South Africa’s transition was premised on restoring the rule of law. Amnesties are generally prohibited under international law for serious crimes. In our case it was permitted as it was before the Rome Statue came into being and also because the Amnesty Committee was seen as a quasi-judicial process operating under an accountable process to obtain the truth. Nevertheless, the fact that the law would step in when the commission completed its work and indicated who had not applied for amnesty or who had been refused amnesty is what made the unjust -more bearable.
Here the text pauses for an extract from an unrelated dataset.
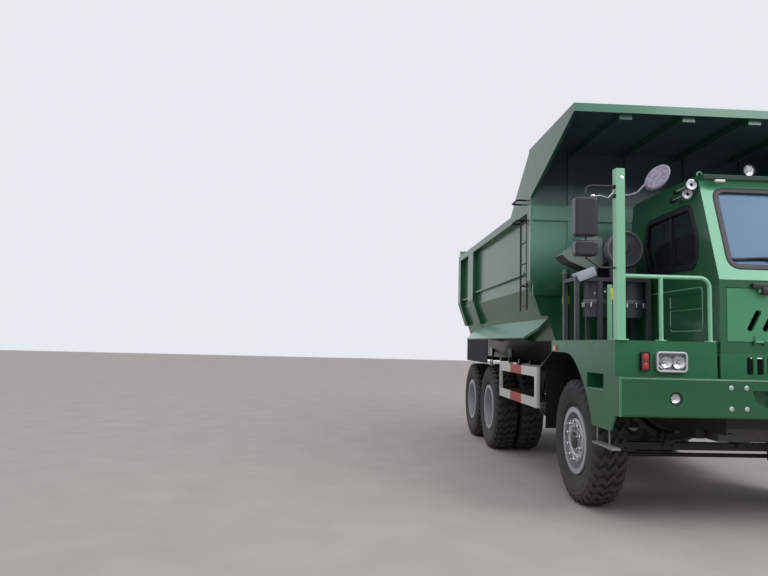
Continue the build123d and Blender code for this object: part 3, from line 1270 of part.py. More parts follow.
def bed_mudguards():
    """Sloped guard plate along each side over the rear tyres, its brackets and the stone rods."""
    front = BODY_FRONT - 40
    sheet = cross_plate(band(GUARD_LINE, GUARD_SHEET), GUARD_END, front)
    (inner, _), (outer, low) = GUARD_LINE
    trim = [(GUARD_CORNER, outer + 60), (GUARD_CORNER, outer), (front + 1, 1560), (front + 1, outer + 60)]
    sheet -= flat_plate(trim, low - 200, GUARD_LINE[0][1] + 200)
    for x in (X_AXLE_2 - 145, BODY_FRONT - 1015):
        sheet += cross_plate([(inner - 20, 1790), (outer - 42, 1830), (1450, 2090), (1440, 2080)], x, x + 40)
    sheet -= cross_plate(SIDE_LINE + [(0, BODY_TOP), (0, BODY_FLOOR)], X_REAR, BODY_FRONT)
    return both_sides(sheet + ejector(X_AXLE_2) + ejector(X_AXLE_3))


def bed_flaps():
    """Rubber skirt hung from the rear part of each mudguard, over the tyres."""
    y = GUARD_LINE[1][0]
    flap = block(GUARD_END, SKIRT_FRONT, y - 14, y, 1420, GUARD_LINE[1][1] + 2)
    return both_sides(flap - bed_mudguards())


LADDER_TOP = BODY_TOP - 130


def bed_ladder():
    """Ladder on the right side panel, below the canopy's cheek."""
    y = -POST_HALF_WIDTH + 12
    shape = None
    x0, x1 = BODY_FRONT - 515, BODY_FRONT - 195
    for x in (x0, x1):
        rail = bar((x, y, 2200), (x, y, LADDER_TOP), 12)
        for z in (2540, LADDER_TOP - 30):
            rail += bar((x, y, z), (x, -PANEL_HALF_WIDTH, z), 10)
        shape = rail if shape is None else shape + rail
    for i in range(5):
        z = 2260 + 285 * i
        shape += bar((x0, y, z), (x1, y, z), 10)
    return shape


# Hoist cylinders

HOIST_ANGLE = atan2(HOIST_EYE_Z - HOIST_BASE_Z, HOIST_EYE_X - HOIST_BASE_X)
HOIST_LENGTH = hypot(HOIST_EYE_Z - HOIST_BASE_Z, HOIST_EYE_X - HOIST_BASE_X)
GLAND = HOIST_LENGTH - 280


def along_hoist(y, distance):
    """Point on a cylinder's line at a distance from its base pin."""
    return (HOIST_BASE_X + distance * cos(HOIST_ANGLE), y, HOIST_BASE_Z + distance * sin(HOIST_ANGLE))


def hoist_barrel():
    """Left barrel with its base eye and the bore for the rod."""
    y = HOIST_Y
    shape = bar(along_hoist(y, 90), along_hoist(y, GLAND), HOIST_BORE)
    eye = bar((HOIST_BASE_X, y - 55, HOIST_BASE_Z), (HOIST_BASE_X, y + 55, HOIST_BASE_Z), 52)
    neck = bar(along_hoist(y, 0), along_hoist(y, 100), 45)
    shape = shape + eye + neck
    shape -= bar((HOIST_BASE_X, y - 80, HOIST_BASE_Z), (HOIST_BASE_X, y + 80, HOIST_BASE_Z), 30 + PIN_GAP)
    return shape - bar(along_hoist(y, 150), along_hoist(y, GLAND + 10), HOIST_ROD + PIN_GAP)


def hoist_rod():
    """Left rod with its eye at the load body's ears."""
    y = HOIST_Y
    shape = bar(along_hoist(y, 155), along_hoist(y, HOIST_LENGTH), HOIST_ROD)
    eye = bar((HOIST_EYE_X, y - 50, HOIST_EYE_Z), (HOIST_EYE_X, y + 50, HOIST_EYE_Z), 62)
    return shape + eye


WHEELS = [("front", X_AXLE_1), ("mid", X_AXLE_2), ("rear", X_AXLE_3)]

SINGLES = {
    "axles": [front_axle_beam, rear_axles],
    "springs": [front_springs],
    "bogie": [bogie],
    "tie_rod": [tie_rod],
    "frame_rails": [frame_rails],
    "crossmembers": [crossmembers, tipping_pin, tow_hitch],
    "driveline": [engine_block, radiator, gearbox, propshafts],
    "bumper": [bumper],
    "decks": [deck_right, fender_left, hung_steps],
    "side_guards": [side_guards],
    "tanks": [fuel_tank, air_tanks],
    "mud_flaps": [mud_flaps],
    "cab_floor": [cab_floor],
    "cab_sides": [cab_right_wall, cab_left_wall],
    "cab_rear": [cab_rear_wall],
    "cab_front": [cab_front],
    "cab_roof": [cab_roof],
    "cab_glass": [windscreen, side_glass],
    "cab_door": [cab_door],
    "door_glass": [door_glass],
    "front_hatch": [front_hatch],
    "driver_seat": [driver_seat],
    "dashboard": [dashboard],
    "headlamps": [headlamps, fog_lamps, roof_lamp],
    "signal_lamps": [signal_lamps, tail_lamps],
    "horns": [horns],
    "deck_railing": [deck_railing],
    "mirrors": [mirror_right, mirror_left],
    "air_cleaner": [air_cleaner, filter_stand, canisters],
    "bed_floor": [bed_floor],
    "bed_sills": [bed_sills],
    "bed_front_wall": [bed_front_wall],
    "bed_canopy": [bed_canopy],
    "bed_mudguards": [bed_mudguards],
    "bed_flaps": [bed_flaps],
    "bed_ladder": [bed_ladder],
    "tailgate": [tailgate]}


def joined(makers):
    """Pieces of one node in one shape: fused where they touch, loose where they do not."""
    shapes = [make() for make in makers]
    return sum(shapes[1:], shapes[0])


def build_all():
    """Every node by name, left pieces first and their right twins after."""
    parts = {name: joined(makers) for name, makers in SINGLES.items()}
    pairs = {"knuckle": knuckle(), "bed_wall": bed_wall()}
    pairs.update({"hoist_barrel": hoist_barrel(), "hoist_rod": hoist_rod()})
    for name, x in WHEELS:
        if name == "front":
            pairs["tyre_front"], pairs["rim_front"] = tyre(x, FRONT_TYRE_Y), front_rim(x)
        else:
            pairs["tyres_" + name] = tyre(x, INNER_TYRE_Y) + tyre(x, OUTER_TYRE_Y)
            pairs["rims_" + name] = rear_rims(x)
    for name, shape in pairs.items():
        parts[name + "_left"] = shape
        parts[name + "_right"] = mirrored(shape)
    return parts


os.makedirs("parts", exist_ok=True)
for node, shape in build_all().items():
    shape.label = node
    export_step(shape, f"parts/{node}.step")
    print(node, len(shape.solids()), "solids")
print("hoist at rest", round(HOIST_LENGTH), "mm long,", round(degrees(HOIST_ANGLE), 2), "degrees")
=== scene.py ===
import json
import math

import bmesh
import bpy
import numpy as np
from mathutils import Matrix, Vector


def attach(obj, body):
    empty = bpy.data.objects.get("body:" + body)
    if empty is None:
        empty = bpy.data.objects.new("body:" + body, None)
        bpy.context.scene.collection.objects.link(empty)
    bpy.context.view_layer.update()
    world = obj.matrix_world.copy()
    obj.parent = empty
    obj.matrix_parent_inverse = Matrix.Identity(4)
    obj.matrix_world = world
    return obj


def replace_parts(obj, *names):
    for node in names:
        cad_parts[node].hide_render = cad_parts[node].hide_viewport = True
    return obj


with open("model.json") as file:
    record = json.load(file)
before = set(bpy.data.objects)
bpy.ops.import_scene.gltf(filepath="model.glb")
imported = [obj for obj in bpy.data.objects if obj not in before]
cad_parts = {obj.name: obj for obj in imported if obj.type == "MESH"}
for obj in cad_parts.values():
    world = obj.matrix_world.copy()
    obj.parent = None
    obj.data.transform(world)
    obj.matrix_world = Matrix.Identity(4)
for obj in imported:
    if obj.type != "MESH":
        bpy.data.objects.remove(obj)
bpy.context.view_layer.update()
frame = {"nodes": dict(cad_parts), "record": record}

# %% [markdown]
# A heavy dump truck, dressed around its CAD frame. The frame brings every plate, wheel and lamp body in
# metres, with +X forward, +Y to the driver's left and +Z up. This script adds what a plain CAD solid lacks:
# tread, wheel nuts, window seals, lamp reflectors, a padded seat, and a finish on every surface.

nodes = frame["nodes"]

# %% [markdown]
# The camera stands where the photographer stood, low on the ground ahead of the truck and to its right. Its
# place and its three angles were solved from the wheels, the bumper and the body. Its three axes are worked
# out from yaw, pitch and roll, and they make the columns of its matrix.

# %% Camera
CAMERA_SPOT = (9.9387, -4.0367, 1.7238)
CAMERA_YAW, CAMERA_PITCH, CAMERA_ROLL = 0.0523, 0.0833, 0.0240
CAMERA_LENS = 30.597
SENSOR_WIDTH = 36.0
SEEN_AS_FAR_AS = 200


def camera_axes(yaw, pitch, roll):
    """Right, up and forward of a view along -X, turned by yaw, raised by pitch, then rolled about itself."""
    forward = np.array([-math.cos(pitch) * math.cos(yaw), math.cos(pitch) * math.sin(yaw), math.sin(pitch)])
    right = np.cross(forward, (0, 0, 1))
    right /= np.linalg.norm(right)
    up = np.cross(right, forward)
    turn = math.cos(roll), math.sin(roll)
    return turn[0] * right + turn[1] * up, turn[0] * up - turn[1] * right, forward


lens = bpy.data.cameras.new("photo_camera")
lens.lens = CAMERA_LENS
lens.sensor_width = SENSOR_WIDTH
lens.sensor_fit = "HORIZONTAL"
lens.clip_end = SEEN_AS_FAR_AS
camera = bpy.data.objects.new("photo_camera", lens)
bpy.context.scene.collection.objects.link(camera)
right, up, forward = camera_axes(CAMERA_YAW, CAMERA_PITCH, CAMERA_ROLL)
camera.matrix_world = Matrix.Translation(CAMERA_SPOT) @ Matrix(np.array([right, up, -forward]).T).to_4x4()
bpy.context.scene.camera = camera
print("camera looks along", forward.round(3))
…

Sadly, the state conspired with apartheid criminals to make more dirty deals in secret. They also hid this from victims and South Africa. The De Klerk Foundation recently released a statement in which he said that he found the revelations at the TRC “shocking and as abhorrent as anybody else" but insisted that he and other senior party members were not willing to accept responsibility for the "criminal actions of a handful of operatives", stating that their behaviour was "not authorised [and] not intended" by his government.

He also refused until August 2020 to acknowledge that apartheid had been declared a crime against humanity. He has never accepted that the apartheid government was a criminal state and established death squads to kill and assassinate its opponents.

He himself is said to have been at a meeting of the state security council when the orders were given to kill the Cradock four-for that he must be called to account too.

The reason we need to pursue these cases is because victims and their families are entitled to the truth about the past. Our society is entitled to know to truth about who was responsible.

We also need to know of the state is still riddled with these apartheid relics and whether the old order is still calling the shots in the NPA and the Hawks

Ahmed Timol – find me something he said.

Another quote from De Klerk

Mr De Klerk went on to acknowledge that it was a crime, and to apologise profusely for his role in it, but he insisted that apartheid was responsible for relatively few deaths and that it should not be put in the same category of "genocide" or "crimes against humanity.